Could the FOMC minutes help boost a struggling dollar?
James Chen, CMT May 24, 2017 11:12 AM
In the last Federal Open Market Committee (FOMC) meeting in early May, members voted unanimously to keep rates on hold at 0.75-1.00%, as widely expected. One surprise, however, was found in the Fed’s discussion of its balance sheet policy. Although there had been some chatter prior to the meeting that the Fed may be looking to reduce its massive asset holdings, the FOMC statement once again asserted that the Fed is maintaining its existing policy with respect to its balance sheet “until normalization of the level of the federal funds rate is well under way.” Aside from this, the statement was somewhat mixed, retaining some characteristically dovish aspects while also sounding rather optimistic about the US economy despite less-than-stellar economic data that had recently been released at the time.
Since that FOMC meeting on May 3rd, much has occurred to shift the US economic and political landscape. Of particular note has been the potentially severe political scandal that has since gripped the Trump Administration. Political concerns have recently played a key role in pressuring the US dollar, as Trump’s latest plight has put into question his ability to implement the pro-growth and potentially dollar-boosting policies that he has promised.
On more encouraging news, the latest US jobs report two days after May’s FOMC meeting was resoundingly positive, showing that the previous month's disappointing jobs data may just have been an anomaly in an otherwise solid US employment environment. Total non-farm payroll employment for April was reported to have increased by 211,000 jobs, significantly greater than the ~190,000 jobs that were expected. April’s unemployment rate also improved by dropping down to 4.4%, the lowest in ten years, from the previous month’s 4.5% and against a prior forecast of 4.6%.

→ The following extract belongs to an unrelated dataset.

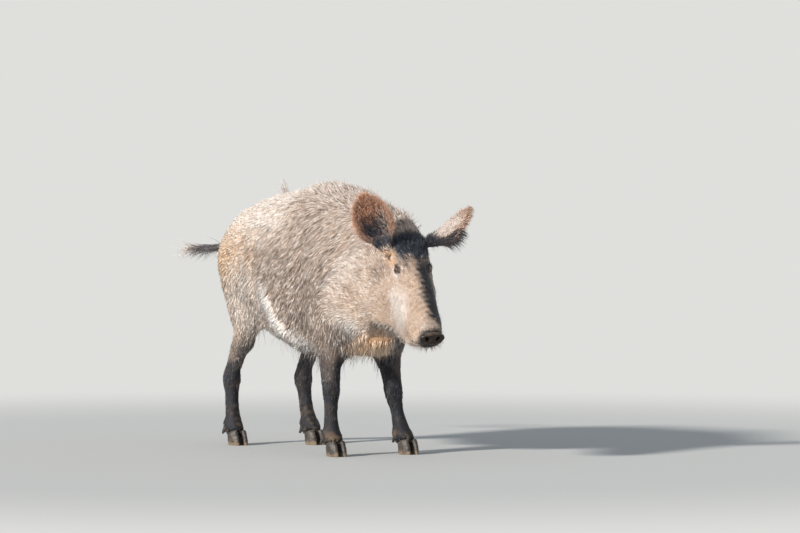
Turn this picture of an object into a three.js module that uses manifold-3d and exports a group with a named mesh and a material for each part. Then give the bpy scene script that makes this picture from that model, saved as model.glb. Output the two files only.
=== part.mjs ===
import * as THREE from "three";
import { mergeVertices } from "three/addons/utils/BufferGeometryUtils.js";
import Module from "manifold-3d";

// A wild boar sow standing still, its head low and turned a little to its right, its tail held out.
// Millimetres, +Z up. It faces -Y, and its left side is at +X. Every surface runs to the tips of the coat.
// The flesh is one smooth field made of named muscle and bone forms, meshed and parted with thin cuts.

const wasm = await Module();
wasm.setup();

const vec = (x, y, z) => new THREE.Vector3(x, y, z);

// ---------- driving dimensions ----------
const frontLine = -298; // where the front legs stand, along Y
const hindLine = 300; // where the hocks stand, along Y
const elbowHeight = 335;
const carpusHeight = 190;
const hockHeight = 190;
const fetlockHeight = 78;
const headLength = 366; // from the poll to the front of the snout
const poll = vec(-16, -570, 628); // the top of the head, between the ears
const headPitch = THREE.MathUtils.degToRad(40); // nose down
const headYaw = THREE.MathUtils.degToRad(-13); // turned to the boar's right
const headRoll = THREE.MathUtils.degToRad(-3); // its left side a little higher
const discDepth = 13; // the snout disc, along the head
const eyeRadius = 12.5;
const gap = 0.3; // between neighbouring pieces
const legSpread = { fore: 117, hind: 103 }; // from the middle plane out to a foot
const left = 1; // the sign of X on that side
const right = -1;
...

Despite these new developments since the FOMC meeting, Wednesday’s FOMC minutes should nevertheless provide some useful hints about how the Fed sees the US economy and monetary policy evolve going forward. Dollar traders will be closely scrutinizing the minutes for clues as to how the Fed may plan on addressing balance sheet reduction, as well as whether the two more expected rate hikes this year, including a heavily-anticipated one in mid-June, may still be in the cards. With any indication from the FOMC minutes of more hawkish leanings towards policy tightening than might be expected, the besieged dollar could potentially receive a long-awaited boost and relief rally.